In this week's political chat, host Michel Martin continues the program's ongoing conversation with "the Loyal opposition," groups of critical thinkers who challenge political parties that align closest with their world view. Glen Ford, of the Black Agenda Report, and Christopher Hayes, of The Nation magazine discuss an active week for president Obama, which included an important message to Muslims around the world.

Copyright © 2009 National Public Radio®. For personal, noncommercial use only. See Terms of Use. For other uses, prior permission required.

MICHEL MARTIN, host:

I'm Michel Martin, and this is TELL ME MORE from NPR News.

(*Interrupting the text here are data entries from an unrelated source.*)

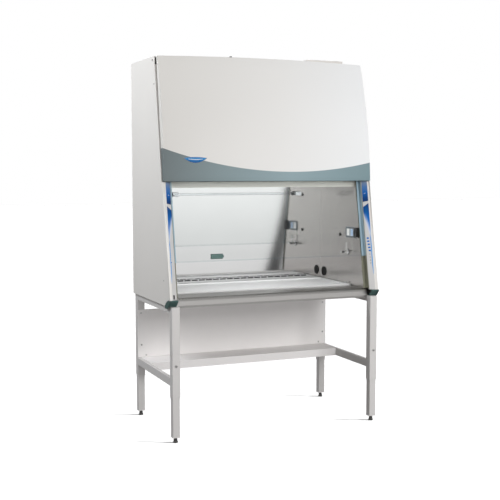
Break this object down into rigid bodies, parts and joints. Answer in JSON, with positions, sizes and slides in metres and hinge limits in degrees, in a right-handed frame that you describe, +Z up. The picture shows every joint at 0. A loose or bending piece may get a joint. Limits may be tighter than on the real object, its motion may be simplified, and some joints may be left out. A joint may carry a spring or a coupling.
{
  "type": "biological safety cabinet",
  "caption": "Free-standing biological safety cabinet with a leaning glass sash, a bowed front cover and a telescoping stand with a half shelf.",
  "frame": {"origin": "centre of the footprint on the floor", "axes": "+Z up, -Y is the front where the user sits, +X to the right as seen from the front"},
  "size_m": [1.4615, 0.793, 2.409],
  "materials": {
    "white_paint": "smooth powder coat",
    "inner_paint": "smooth powder coat",
    "grey_trim": "satin",
    "stainless": "satin brushed",
    "galvanised": "zinc coated sheet",
    "filter_frame": "mill finish with white media",
    "motor_grey": "satin",
    "cast_weight": "as cast",
    "bright_steel": "turned",
    "dark_steel": "blackened",
    "chrome": "polished",
    "lamp_glass": "phosphor coated",
    "clear_glass": "tempered safety glass",
    "teal_trim": "satin extrusion",
    "olive_channel": "satin extrusion",
    "column_grey": "satin with a printed film",
    "key_blue": "domed film key",
    "black_plastic": "satin",
    "cap_green": "moulded",
    "black_rubber": "moulded",
    "outlet_white": "moulded",
    "plate_teal": "satin printed plate",
    "stand_paint": "smooth powder coat",
    "foot_steel": "zinc plated"
  },
  "bodies": {
    "legs": {"inner_leg_fl": "stand_paint", "inner_leg_fr": "stand_paint", "inner_leg_rl": "stand_paint", "inner_leg_rr": "stand_paint"},
    "cabinet": {"side_panel_left": "white_paint", "side_panel_right": "white_paint", "rear_panel": "white_paint", "roof_panel": "white_paint", "drain_pan": "stainless", "inner_back_wall": "stainless", "inner_wall_left": "stainless", "inner_wall_right": "stainless", "supply_diffuser": "inner_paint", "plenum_panel": "inner_paint", "supply_filter": "filter_frame", "exhaust_filter": "filter_frame", "exhaust_guard": "white_paint", "junction_box": "white_paint", "side_cover": "grey_trim", "blower_housing": "galvanised", "blower_motor": "motor_grey", "front_grille": "stainless", "hinge_pins": "dark_steel", "lamp_housing": "inner_paint", "lamp_tubes": "lamp_glass", "uv_lamp": "lamp_glass", "uv_sockets": "chrome", "sash_guides": "olive_channel", "column_left": "column_grey", "column_right": "column_grey", "service_socket": "black_plastic", "corner_caps": "cap_green", "valve_body": "chrome", "outlet": "outlet_white", "port_plugs": "black_rubber", "info_plate": "plate_teal", "stand_frame": "stand_paint", "shelf": "stand_paint", "stand_back_panel": "stand_paint", "stand_screws": "bright_steel"},
    "sash": {"sash_glass": "clear_glass", "sash_trim": "teal_trim"},
    "counterweight_pair": {"counterweights": "cast_weight"},
    "pulleys": {"pulley_shaft": "bright_steel"},
    "front_cover": {"front_panel": "white_paint", "panel_lock": "dark_steel"},
    "blower_rotor": {"blower_wheel": "galvanised"},
    "tray": {"work_surface": "stainless", "tray_knobs": "chrome"},
    "valve_handle": {"valve_lever": "chrome"},
    "outlet_lid": {"outlet_cover": "black_plastic"},
    "key_blower_cap": {"key_blower": "key_blue"},
    "key_light_cap": {"key_light": "key_blue"},
    "key_uv_cap": {"key_uv": "key_blue"},
    "key_outlet_cap": {"key_outlet": "key_blue"},
    "key_alarm_cap": {"key_alarm": "key_blue"},
    "level_fl": {"foot_fl": "foot_steel"},
    "level_fr": {"foot_fr": "foot_steel"},
    "level_rl": {"foot_rl": "foot_steel"},
    "level_rr": {"foot_rr": "foot_steel"}
  },
  "joints": [
    {"name": "stand_height", "type": "slide", "parent": "legs", "child": "cabinet", "axis": [0, 0, 1], "range_m": [-0.14, 0.012], "stiffness_N_per_m": 200000, "springref_m": 0.02},
    {"name": "sash_slide", "type": "slide", "parent": "cabinet", "child": "sash", "axis": [0, 0.1736, 0.9848], "range_m": [-0.212, 0.48]},
    {"name": "counterweight_travel", "type": "slide", "parent": "cabinet", "child": "counterweight_pair", "axis": [0, 0, -1], "range_m": [-0.212, 0.48]},
    {"name": "pulley_turn", "type": "hinge", "parent": "cabinet", "child": "pulleys", "pos_m": [0, -0.048, 2.3], "axis": [-1, 0, 0], "range_deg": [-470, 1060]},
    {"name": "front_cover_hinge", "type": "hinge", "parent": "cabinet", "child": "front_cover", "pos_m": [0, -0.07864, 2.346], "axis": [-1, 0, 0], "range_deg": [0, 60]},
    {"name": "blower_spin", "type": "hinge", "parent": "cabinet", "child": "blower_rotor", "pos_m": [0, 0.105, 1.89], "axis": [1, 0, 0], "continuous": true},
    {"name": "tray_lift", "type": "slide", "parent": "cabinet", "child": "tray", "axis": [0, 0, 1], "range_m": [0, 0.15]},
    {"name": "valve_turn", "type": "hinge", "parent": "cabinet", "child": "valve_handle", "pos_m": [0.633, -0.097, 1.111], "axis": [0, -1, 0], "range_deg": [0, 90]},
    {"name": "outlet_cover_hinge", "type": "hinge", "parent": "cabinet", "child": "outlet_lid", "pos_m": [0.646, -0.193, 1.246], "axis": [0, 0, 1], "range_deg": [-160, 10]},
    {"name": "key_blower_press", "type": "slide", "parent": "cabinet", "child": "key_blower_cap", "axis": [0.4879, 0.8597, -0.1516], "range_m": [0, 0.001], "stiffness_N_per_m": 400},
    {"name": "key_light_press", "type": "slide", "parent": "cabinet", "child": "key_light_cap", "axis": [0.4879, 0.8597, -0.1516], "range_m": [0, 0.001], "stiffness_N_per_m": 400},
    {"name": "key_uv_press", "type": "slide", "parent": "cabinet", "child": "key_uv_cap", "axis": [0.4879, 0.8597, -0.1516], "range_m": [0, 0.001], "stiffness_N_per_m": 400},
    {"name": "key_outlet_press", "type": "slide", "parent": "cabinet", "child": "key_outlet_cap", "axis": [0.4879, 0.8597, -0.1516], "range_m": [0, 0.001], "stiffness_N_per_m": 400},
    {"name": "key_alarm_press", "type": "slide", "parent": "cabinet", "child": "key_alarm_cap", "axis": [0.4879, 0.8597, -0.1516], "range_m": [0, 0.001], "stiffness_N_per_m": 400},
    {"name": "foot_fl_turn", "type": "hinge", "parent": "legs", "child": "level_fl", "pos_m": [-0.687, -0.3675, 0.05], "axis": [0, 0, 1], "continuous": true},
    {"name": "foot_fr_turn", "type": "hinge", "parent": "legs", "child": "level_fr", "pos_m": [0.687, -0.3675, 0.05], "axis": [0, 0, 1], "continuous": true},
    {"name": "foot_rl_turn", "type": "hinge", "parent": "legs", "child": "level_rl", "pos_m": [-0.687, 0.3675, 0.05], "axis": [0, 0, 1], "continuous": true},
    {"name": "foot_rr_turn", "type": "hinge", "parent": "legs", "child": "level_rr", "pos_m": [0.687, 0.3675, 0.05], "axis": [0, 0, 1], "continuous": true}
  ],
  "couplings": [
    {"joint": "counterweight_travel", "follows": "sash_slide", "ratio": 1},
    {"joint": "pulley_turn", "follows": "sash_slide", "rad_per_m": 38.462}
  ]
}
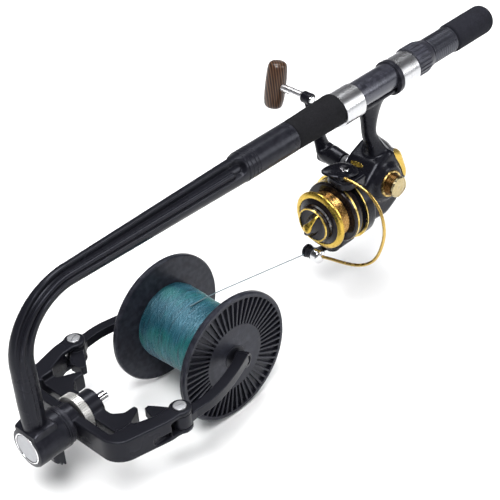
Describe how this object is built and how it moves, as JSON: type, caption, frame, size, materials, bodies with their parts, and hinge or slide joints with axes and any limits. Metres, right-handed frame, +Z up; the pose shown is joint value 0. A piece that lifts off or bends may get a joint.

We have our Friday features for you. Later in Faith Matters, we'll tell you about a group of clergy, predominantly African-American clergy, who are rallying in support of same-sex marriage. They say they want to fight the perception that members of the clergy, especially black clergy, are anti-gay. We'll talk about this in just a few minutes. But first is our political chat. It's been a very busy week for President Obama, domestically and overseas. On Monday, the Obama administration took the long-anticipated step of pushing General Motors into bankruptcy. The next day, the president's Supreme Court nominee, Sonia Sotomayor, began making the rounds on Capitol Hill. And yesterday, President Obama made a landmark address from Cairo to the Muslim world.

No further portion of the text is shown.